Zitierlink: http://hdl.handle.net/11858/00-001M-0000-002D-8D9B-B
Zusammenfassung
Fuel cell catalysts suffer stability issues that are related to reaction-induced corrosion, catalyst sintering, and detachment. In the case of carbon-supported platinum nanoparticles, the stability can be improved by changing the carbon structure and tuning the metal–support interaction. The large structural and chemical variability of carbon offers a potential for improved electrochemical properties. However, a rational design of the metal–carbon interface requires knowledge about the relation between the carbon structure and the resulting platinum–carbon interaction. Using a variety of complementary analytical methods such as atomic scale imaging and local as well as integral spectroscopic tools in combination with different electrochemical aging protocols, we elaborate a relation between the structure-determined surface properties of the carbon and the resulting platinum–carbon interface.

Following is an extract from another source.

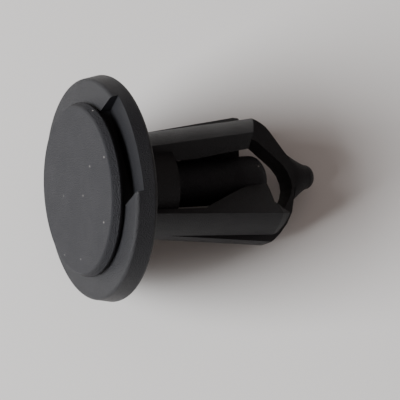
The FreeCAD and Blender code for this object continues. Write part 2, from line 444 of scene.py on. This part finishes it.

Atomic-scale imaging of the interface combined with electron spectroscopic methods enables distinction between different interaction types and associated bonding state and charge transfer properties. For the investigations, three differently structured industrial carbon support structures have been selected. The reported findings define solid criteria for a rational design of improved carbon supports.